H&M launched their first version of the Higg Index Sustainability Profile, sharing environmental performance scores for materials on selected products across their online stores in Europe and the U.S. Released by the Sustainable Apparel Coalition (SAC) and its technology partner Higg, H&M is one of the very first brands to apply the new Higg Index Sustainability Profile to products. Higg Index Sustainability Profiles are part of the SAC’s new Higg Index transparency program and are based on independently verified environmental impact data from the Higg Materials Sustainability Index (MSI).

Each product is given a score based on the environmental impact of the materials used to make it. Scores range from “baseline” to “3.” Baseline scores are given to products made from conventional materials and scores of 1,2 and 3 are given to products made with materials that have lower environmental impacts.  On each product, customers will also see detailed data on impacts relating to water use, global warming, fossil fuel use and water pollution.

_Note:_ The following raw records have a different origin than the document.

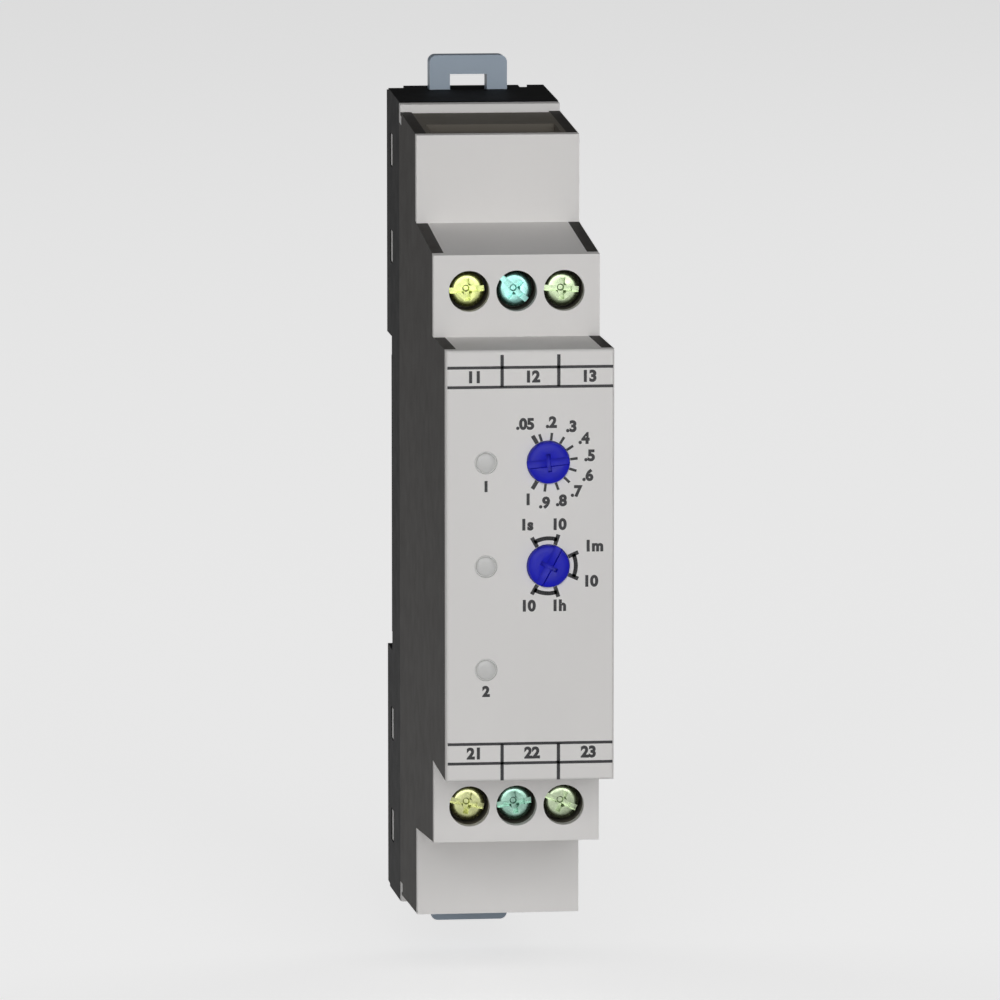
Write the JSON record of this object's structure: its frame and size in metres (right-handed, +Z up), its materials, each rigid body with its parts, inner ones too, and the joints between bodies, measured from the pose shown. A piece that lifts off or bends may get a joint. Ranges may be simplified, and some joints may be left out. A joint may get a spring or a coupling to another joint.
{
  "type": "din rail timer",
  "caption": "Narrow rail-mounted timing relay with a stepped housing, two setting knobs, indicator lights, screw terminals and sprung rail clips.",
  "frame": {"origin": "centre of the face that rests on the rail", "axes": "+Y into the rail and the panel, -Y to the front, +Z up, +X to the right seen from the front"},
  "size_m": [0.0176, 0.0658, 0.0972],
  "materials": {
    "base_black": "fine matt moulding",
    "shell_dark": "matt moulding",
    "cover_light": "matt moulding",
    "terminal_dark": "matt moulding",
    "clip_grey": "satin moulding",
    "spring_steel": "drawn wire",
    "copper": "bare copper",
    "bronze": "bronze strip",
    "knob_blue": "smooth moulding",
    "trimmer_body": "matt moulding",
    "lens_clear": "frosted light guide",
    "led_body": "small package",
    "board_green": "solder mask",
    "chip_black": "moulded package",
    "can_sleeve": "shrink sleeve",
    "film_box": "moulded box",
    "varistor_blue": "dipped coat",
    "resistor_beige": "lacquer",
    "relay_plastic": "moulding",
    "iron": "plated iron",
    "zinc_steel": "zinc plate with a yellow-green tint"
  },
  "bodies": {
    "housing": {"board_pins": "chip_black", "clip_spring_bottom": "spring_steel", "clip_spring_top": "spring_steel", "contact_bars_bottom": "copper", "contact_bars_top": "copper", "coupling_capacitor": "can_sleeve", "film_capacitor": "film_box", "front_board": "board_green", "front_cover": "cover_light", "indicator_leds": "led_body", "left_side_shell": "shell_dark", "lens_lower": "lens_clear", "lens_middle": "lens_clear", "lens_upper": "lens_clear", "locking_tabs_left": "cover_light", "locking_tabs_right": "cover_light", "main_board": "board_green", "multiplier_trimmer": "trimmer_body", "range_trimmer": "trimmer_body", "rear_base": "base_black", "rear_rim_bottom": "cover_light", "rear_rim_top": "cover_light", "regulator": "chip_black", "relay_base": "relay_plastic", "relay_bobbin": "relay_plastic", "relay_core": "iron", "relay_cover": "relay_plastic", "relay_fixed_contacts": "bronze", "relay_winding": "copper", "relay_yoke": "iron", "resistors": "resistor_beige", "right_side_shell": "shell_dark", "smoothing_capacitor": "can_sleeve", "terminal_block_bottom": "terminal_dark", "terminal_block_top": "terminal_dark", "timing_chip": "chip_black", "varistor": "varistor_blue"},
    "multiplier_knob_body": {"multiplier_knob": "knob_blue", "multiplier_rotor": "trimmer_body"},
    "range_knob_body": {"range_knob": "knob_blue", "range_rotor": "trimmer_body"},
    "rail_clip_top_body": {"rail_clip_top": "clip_grey"},
    "rail_clip_bottom_body": {"rail_clip_bottom": "clip_grey"},
    "relay_armature_body": {"relay_armature": "iron", "relay_contact_spring": "bronze"},
    "screw_1": {"terminal_screw_1": "zinc_steel"},
    "cage_1": {"clamp_cage_1": "zinc_steel"},
    "screw_2": {"terminal_screw_2": "zinc_steel"},
    "cage_2": {"clamp_cage_2": "zinc_steel"},
    "screw_3": {"terminal_screw_3": "zinc_steel"},
    "cage_3": {"clamp_cage_3": "zinc_steel"},
    "screw_4": {"terminal_screw_4": "zinc_steel"},
    "cage_4": {"clamp_cage_4": "zinc_steel"},
    "screw_5": {"terminal_screw_5": "zinc_steel"},
    "cage_5": {"clamp_cage_5": "zinc_steel"},
    "screw_6": {"terminal_screw_6": "zinc_steel"},
    "cage_6": {"clamp_cage_6": "zinc_steel"}
  },
  "joints": [
    {"name": "screw_1_turn", "type": "hinge", "parent": "housing", "child": "screw_1", "pos_m": [-0.005, -0.045, 0.0273], "axis": [0, 1, 0], "range_deg": [0, 2520]},
    {"name": "cage_1_slide", "type": "slide", "parent": "housing", "child": "cage_1", "axis": [0, -1, 0], "range_m": [0, 0.0035]},
    {"name": "screw_2_turn", "type": "hinge", "parent": "housing", "child": "screw_2", "pos_m": [0, -0.045, 0.0273], "axis": [0, 1, 0], "range_deg": [0, 2520]},
    {"name": "cage_2_slide", "type": "slide", "parent": "housing", "child": "cage_2", "axis": [0, -1, 0], "range_m": [0, 0.0035]},
    {"name": "screw_3_turn", "type": "hinge", "parent": "housing", "child": "screw_3", "pos_m": [0.005, -0.045, 0.0273], "axis": [0, 1, 0], "range_deg": [0, 2520]},
    {"name": "cage_3_slide", "type": "slide", "parent": "housing", "child": "cage_3", "axis": [0, -1, 0], "range_m": [0, 0.0035]},
    {"name": "screw_4_turn", "type": "hinge", "parent": "housing", "child": "screw_4", "pos_m": [-0.005, -0.045, -0.0273], "axis": [0, 1, 0], "range_deg": [0, 2520]},
    {"name": "cage_4_slide", "type": "slide", "parent": "housing", "child": "cage_4", "axis": [0, -1, 0], "range_m": [0, 0.0035]},
    {"name": "screw_5_turn", "type": "hinge", "parent": "housing", "child": "screw_5", "pos_m": [0, -0.045, -0.0273], "axis": [0, 1, 0], "range_deg": [0, 2520]},
    {"name": "cage_5_slide", "type": "slide", "parent": "housing", "child": "cage_5", "axis": [0, -1, 0], "range_m": [0, 0.0035]},
    {"name": "screw_6_turn", "type": "hinge", "parent": "housing", "child": "screw_6", "pos_m": [0.005, -0.045, -0.0273], "axis": [0, 1, 0], "range_deg": [0, 2520]},
    {"name": "cage_6_slide", "type": "slide", "parent": "housing", "child": "cage_6", "axis": [0, -1, 0], "range_m": [0, 0.0035]},
    {"name": "multiplier_knob_turn", "type": "hinge", "parent": "housing", "child": "multiplier_knob_body", "pos_m": [0.00187, -0.06, 0.0108], "axis": [0, 1, 0], "range_deg": [-114, 127]},
    {"name": "range_knob_turn", "type": "hinge", "parent": "housing", "child": "range_knob_body", "pos_m": [0.00187, -0.06, 0], "axis": [0, 1, 0], "range_deg": [-240, 0]},
    {"name": "rail_clip_top_slide", "type": "slide", "parent": "housing", "child": "rail_clip_top_body", "axis": [0, 0, 1], "range_m": [0, 0.003], "stiffness_N_per_m": 1500, "springref_m": -0.002, "deforming": ["clip_spring_top"]},
    {"name": "rail_clip_bottom_slide", "type": "slide", "parent": "housing", "child": "rail_clip_bottom_body", "axis": [0, 0, -1], "range_m": [0, 0.003], "stiffness_N_per_m": 1500, "springref_m": -0.002, "deforming": ["clip_spring_bottom"]},
    {"name": "relay_armature_hinge", "type": "hinge", "parent": "housing", "child": "relay_armature_body", "pos_m": [0, -0.0127, 0.0039], "axis": [1, 0, 0], "range_deg": [0, 3.5], "stiffness_Nm_per_rad": 0.005, "springref_deg": -5.73}
  ],
  "couplings": [
    {"joint": "screw_1_turn", "follows": "cage_1_slide", "rad_per_m": 12566},
    {"joint": "screw_2_turn", "follows": "cage_2_slide", "rad_per_m": 12566},
    {"joint": "screw_3_turn", "follows": "cage_3_slide", "rad_per_m": 12566},
    {"joint": "screw_4_turn", "follows": "cage_4_slide", "rad_per_m": 12566},
    {"joint": "screw_5_turn", "follows": "cage_5_slide", "rad_per_m": 12566},
    {"joint": "screw_6_turn", "follows": "cage_6_slide", "rad_per_m": 12566}
  ]
}
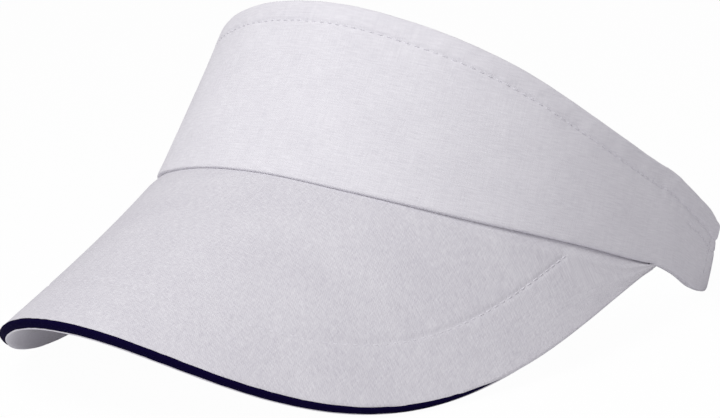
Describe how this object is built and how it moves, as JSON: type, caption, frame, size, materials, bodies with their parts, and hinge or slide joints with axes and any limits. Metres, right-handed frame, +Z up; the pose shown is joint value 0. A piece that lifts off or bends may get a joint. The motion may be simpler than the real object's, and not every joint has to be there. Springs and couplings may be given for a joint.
{
  "type": "sun visor",
  "caption": "Open-crown cloth sun visor with a leaning head band, an arched stiff peak edged with dark piping, an inner sweatband and an adjustable hook-and-loop strap behind.",
  "frame": {"origin": "On the table the visor rests on, under the middle of its bounding box.", "axes": "+Y runs from the front of the peak to the back strap, +Z is up, +X is the wearer's left."},
  "size_m": [0.1792, 0.2814, 0.1095],
  "materials": {
    "band_twill": "white brushed cotton twill, matt",
    "peak_twill": "white brushed cotton twill, matt",
    "under_twill": "white cotton twill, matt",
    "piping_navy": "dark navy cotton piping, matt",
    "lining_cloth": "plain white cotton, matt",
    "sweatband_towelling": "white towelling with short loops",
    "buckram": "stiff open-weave interlining",
    "label_satin": "blank white woven satin",
    "board_plastic": "pale flexible polyethylene sheet",
    "strap_webbing": "white woven webbing",
    "hook_tape": "white hook tape, fine stiff hooks",
    "loop_tape": "white loop tape, soft nap"
  },
  "bodies": {
    "visor": {"band_outer": "band_twill", "band_stiffener": "buckram", "band_lining": "lining_cloth", "top_facing": "band_twill", "sweatband": "sweatband_towelling", "seam_tape": "lining_cloth", "size_label": "label_satin", "peak_top_cover": "peak_twill", "peak_board": "board_plastic", "peak_under_cover": "under_twill", "peak_piping": "piping_navy", "hook_strap_root": "strap_webbing", "loop_strap_root": "strap_webbing"},
    "hook_end": {"hook_strap": "strap_webbing", "hook_patch": "hook_tape"},
    "loop_end": {"loop_strap": "strap_webbing", "loop_patch": "loop_tape"}
  },
  "joints": [
    {"name": "hook_strap_peel", "type": "hinge", "parent": "visor", "child": "hook_end", "pos_m": [-0.06344, 0.09859, 0.01227], "axis": [0.0479, 0.4799, 0.876], "range_deg": [0, 90]},
    {"name": "loop_strap_flex", "type": "hinge", "parent": "visor", "child": "loop_end", "pos_m": [0.06344, 0.09859, 0.01227], "axis": [-0.0479, 0.4799, 0.876], "range_deg": [0, 35]}
  ]
}
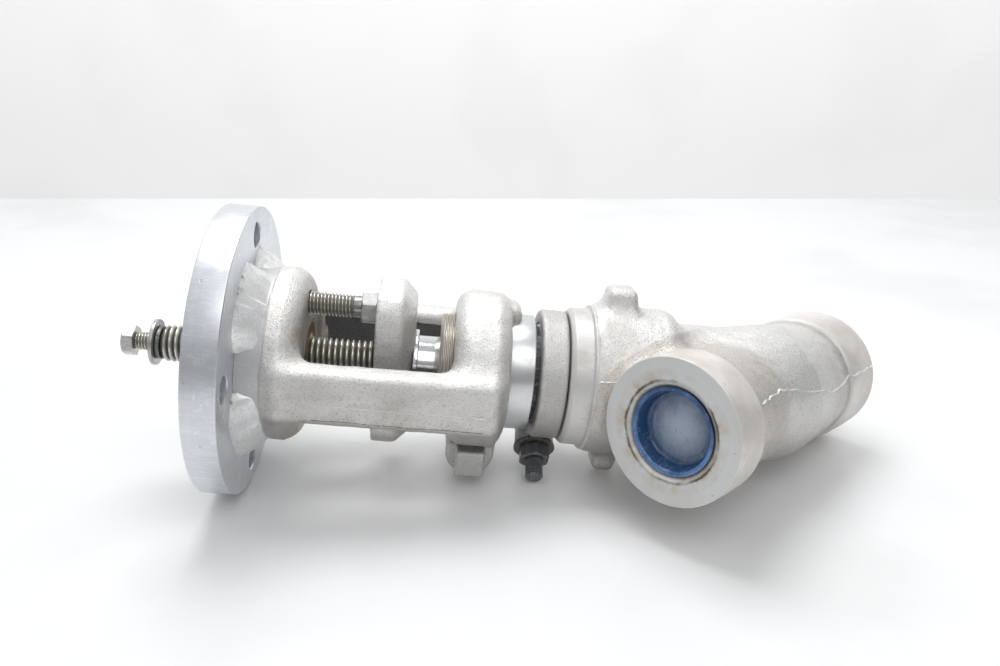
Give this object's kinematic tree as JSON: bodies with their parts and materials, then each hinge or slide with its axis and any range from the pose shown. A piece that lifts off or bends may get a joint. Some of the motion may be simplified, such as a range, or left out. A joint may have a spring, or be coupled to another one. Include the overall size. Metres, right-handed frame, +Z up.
{
  "type": "needle valve",
  "caption": "Y-pattern needle valve with a rising threaded stem, outside yoke, split clamp ring and a round actuator mounting flange.",
  "frame": {"origin": "centre of the actuator flange's outer face, on the stem's axis", "axes": "+Z up as the valve lies on a flat surface; +X horizontal, along the stem from the actuator flange toward the body; +Y horizontal, away from the front (outlet) port"},
  "size_m": [0.3452, 0.1426, 0.1256],
  "materials": {
    "cast_paint": "aluminium paint on rough sand-cast steel, dusty, grime in the recesses",
    "port_steel": "turned steel with thin ochre rust",
    "bonnet_steel": "turned, satin",
    "flange_steel": "milled, satin, fine scratches",
    "weld": "bright ground weld",
    "stem_steel": "threaded, bright crests and dark grooves",
    "polished_steel": "polished",
    "zinc": "zinc plated, dull, rust specks",
    "dark_steel": "blackened, oily",
    "bronze": "dull bronze",
    "graphite": "matte graphite",
    "seat_alloy": "lapped hard facing",
    "blue_plastic": "soft moulded polyethylene, hazy"
  },
  "bodies": {
    "valve": {"body": "cast_paint", "seat_ring": "seat_alloy", "bonnet": "bonnet_steel", "bonnet_gasket": "graphite", "clamp_ring": "cast_paint", "clamp_bolt": "dark_steel", "clamp_washer": "dark_steel", "clamp_nut": "dark_steel", "yoke": "cast_paint", "yoke_pinch_bolt": "zinc", "yoke_pinch_nut": "zinc", "yoke_bushing": "bronze", "bushing_lock_screw": "dark_steel", "actuator_flange": "flange_steel", "flange_welds": "weld", "packing_rings": "graphite", "packing_spacer": "bonnet_steel"},
    "needle": {"needle": "seat_alloy", "needle_retainer": "bonnet_steel"},
    "stem": {"stem": "stem_steel", "stem_end_screw": "zinc"},
    "end_washers": {"stem_end_washer": "zinc", "stem_spring_washer": "dark_steel"},
    "gland": {"gland_flange": "cast_paint", "gland_follower": "polished_steel"},
    "gland_screw_bottom": {"gland_screw_bottom": "zinc"},
    "gland_screw_top": {"gland_screw_top": "zinc"},
    "outlet_plug": {"outlet_plug": "blue_plastic"}
  },
  "joints": [
    {"name": "needle_lift", "type": "slide", "parent": "valve", "child": "needle", "axis": [-0.9943, 0, 0.1063], "range_m": [0, 0.012]},
    {"name": "stem_turn", "type": "hinge", "parent": "needle", "child": "stem", "pos_m": [0, 0, 0], "axis": [-0.9943, 0, 0.1063], "range_deg": [0, 1730]},
    {"name": "end_washer_slide", "type": "slide", "parent": "stem", "child": "end_washers", "axis": [0.9943, 0, -0.1063], "range_m": [-0.0075, 0.0001]},
    {"name": "gland_travel", "type": "slide", "parent": "valve", "child": "gland", "axis": [0.9943, 0, -0.1063], "range_m": [-0.008, 0.003]},
    {"name": "gland_screw_bottom_turn", "type": "hinge", "parent": "gland", "child": "gland_screw_bottom", "pos_m": [0.05701, 0.00205, -0.03115], "axis": [0.9943, 0, -0.1063], "range_deg": [-1922, 722]},
    {"name": "gland_screw_top_turn", "type": "hinge", "parent": "gland", "child": "gland_screw_top", "pos_m": [0.06231, -0.00205, 0.0184], "axis": [0.9943, 0, -0.1063], "range_deg": [-1922, 722]},
    {"name": "outlet_plug_pull", "type": "slide", "parent": "valve", "child": "outlet_plug", "axis": [-0.6971, -0.7048, 0.1315], "range_m": [0, 0.03]}
  ],
  "couplings": [
    {"joint": "stem_turn", "follows": "needle_lift", "rad_per_m": 2513.3},
    {"joint": "gland_screw_bottom_turn", "follows": "gland_travel", "rad_per_m": 4188.8},
    {"joint": "gland_screw_top_turn", "follows": "gland_travel", "rad_per_m": 4188.8}
  ]
}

“We are thrilled to launch a first version of the Higg Index Sustainability Profile with material environmental performance scores now available on selected products in all our 31 European online markets & the US. This is a major milestone for us and something we have been working towards for a decade. We firmly believe transparency is key to transforming the fashion industry and we are excited to see this tool further develop so that we can share even more environmental and eventually social data with our customers across our products in the near future”, says Pascal Brun, Head of Sustainability at H&M.

Stepping Forward
And to conclude, Tara Luckman’s quote from the IFFF webinar sums up the entire ongoing concentration on sustainability and its future, “We are in an interesting, heightened time of awareness for social and environmental injustice around the planet. Coupled with unemployment and insecurity triggered by the pandemic, the retail world has witnessed immense change. Consumers are spending more carefully – making fewer and considered purchases of products that are going to last. They are increasingly open to new experiences and opting for most cost savvy options like second-hand trading. This is creating an interesting dynamics for brands. Should they be taking a share of this new emerging markets for circular business or should be focusing on investing in design and manufacture of products to ensure that they are going to meet the changing consumer needs of quality, re-usability, resale, etc. So we can see quite an interesting time around decision making for sustainability.”